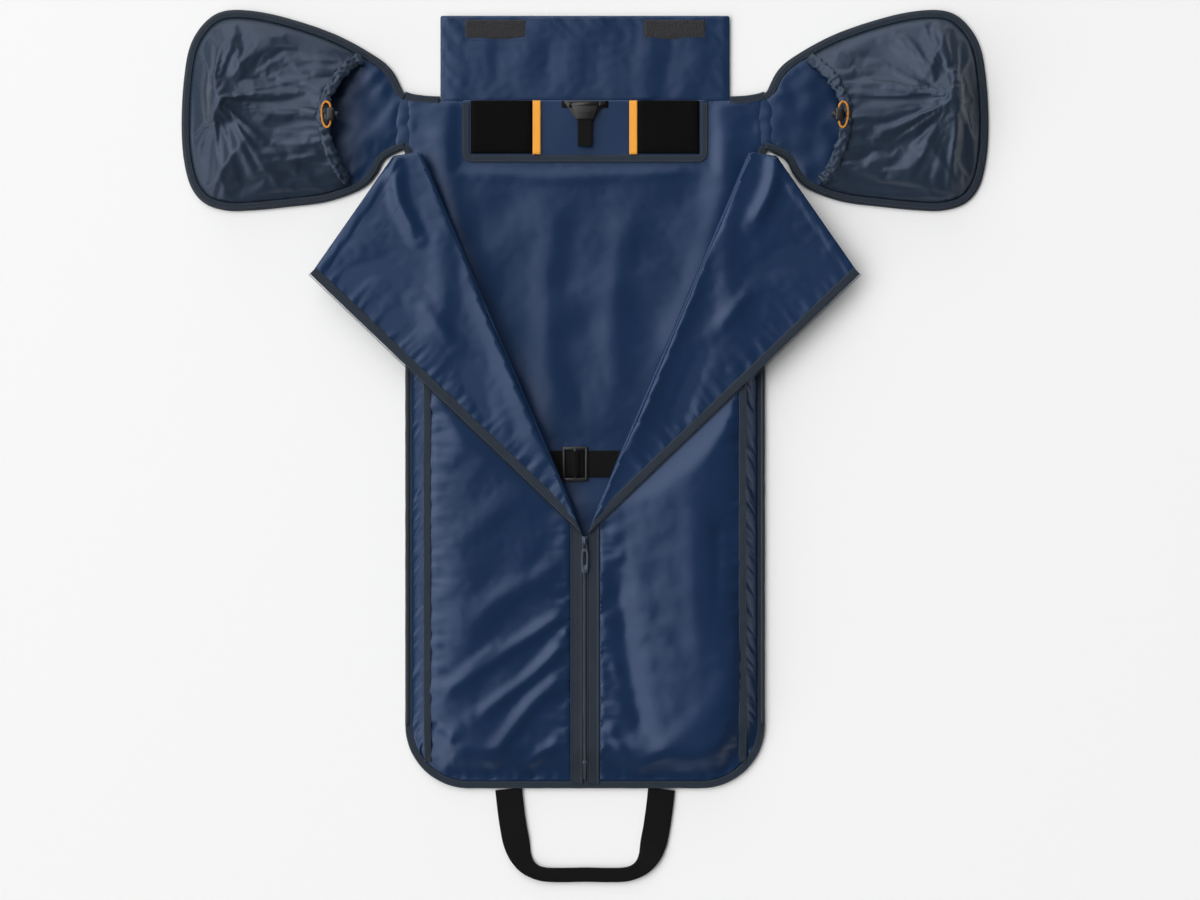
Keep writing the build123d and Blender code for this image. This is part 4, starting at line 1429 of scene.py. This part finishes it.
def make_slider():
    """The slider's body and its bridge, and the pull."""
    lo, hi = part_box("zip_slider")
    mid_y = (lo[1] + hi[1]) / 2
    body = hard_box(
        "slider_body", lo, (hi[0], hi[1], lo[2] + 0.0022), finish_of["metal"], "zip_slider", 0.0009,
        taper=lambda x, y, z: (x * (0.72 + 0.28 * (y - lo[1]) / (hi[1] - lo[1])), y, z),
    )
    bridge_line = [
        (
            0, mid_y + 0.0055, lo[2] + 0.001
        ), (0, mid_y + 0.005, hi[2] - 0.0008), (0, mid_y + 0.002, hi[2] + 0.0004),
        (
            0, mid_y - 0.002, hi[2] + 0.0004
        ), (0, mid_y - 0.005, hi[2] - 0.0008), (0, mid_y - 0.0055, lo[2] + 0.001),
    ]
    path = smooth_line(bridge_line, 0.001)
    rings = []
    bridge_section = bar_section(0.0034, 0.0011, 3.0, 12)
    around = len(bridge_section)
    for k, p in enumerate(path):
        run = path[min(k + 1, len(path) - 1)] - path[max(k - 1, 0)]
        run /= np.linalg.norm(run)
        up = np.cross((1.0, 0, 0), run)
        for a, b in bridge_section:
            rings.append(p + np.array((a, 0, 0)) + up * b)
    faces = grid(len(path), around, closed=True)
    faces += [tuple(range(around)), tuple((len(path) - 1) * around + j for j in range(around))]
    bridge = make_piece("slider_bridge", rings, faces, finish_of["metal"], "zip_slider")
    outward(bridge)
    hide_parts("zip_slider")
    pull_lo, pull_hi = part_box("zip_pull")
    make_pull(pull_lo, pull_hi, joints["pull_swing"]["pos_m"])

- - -

Copy out the material word for word and line for line.

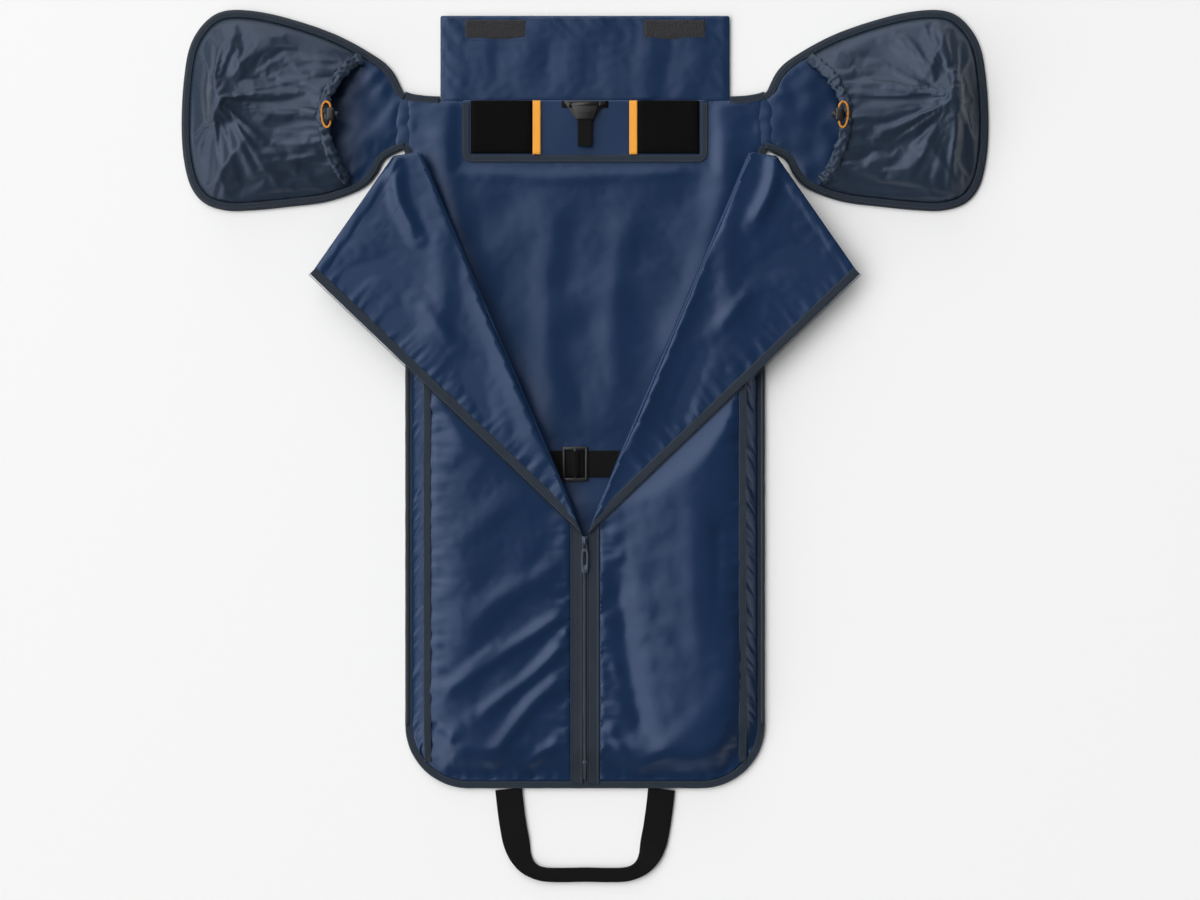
Keep writing the build123d and Blender code for this image. This is part 4, starting at line 1429 of scene.py. This part finishes it.
def make_slider():
    """The slider's body and its bridge, and the pull."""
    lo, hi = part_box("zip_slider")
    mid_y = (lo[1] + hi[1]) / 2
    body = hard_box(
        "slider_body", lo, (hi[0], hi[1], lo[2] + 0.0022), finish_of["metal"], "zip_slider", 0.0009,
        taper=lambda x, y, z: (x * (0.72 + 0.28 * (y - lo[1]) / (hi[1] - lo[1])), y, z),
    )
    bridge_line = [
        (
            0, mid_y + 0.0055, lo[2] + 0.001
        ), (0, mid_y + 0.005, hi[2] - 0.0008), (0, mid_y + 0.002, hi[2] + 0.0004),
        (
            0, mid_y - 0.002, hi[2] + 0.0004
        ), (0, mid_y - 0.005, hi[2] - 0.0008), (0, mid_y - 0.0055, lo[2] + 0.001),
    ]
    path = smooth_line(bridge_line, 0.001)
    rings = []
    bridge_section = bar_section(0.0034, 0.0011, 3.0, 12)
    around = len(bridge_section)
    for k, p in enumerate(path):
        run = path[min(k + 1, len(path) - 1)] - path[max(k - 1, 0)]
        run /= np.linalg.norm(run)
        up = np.cross((1.0, 0, 0), run)
        for a, b in bridge_section:
            rings.append(p + np.array((a, 0, 0)) + up * b)
    faces = grid(len(path), around, closed=True)
    faces += [tuple(range(around)), tuple((len(path) - 1) * around + j for j in range(around))]
    bridge = make_piece("slider_bridge", rings, faces, finish_of["metal"], "zip_slider")
    outward(bridge)
    hide_parts("zip_slider")
    pull_lo, pull_hi = part_box("zip_pull")
    make_pull(pull_lo, pull_hi, joints["pull_swing"]["pos_m"])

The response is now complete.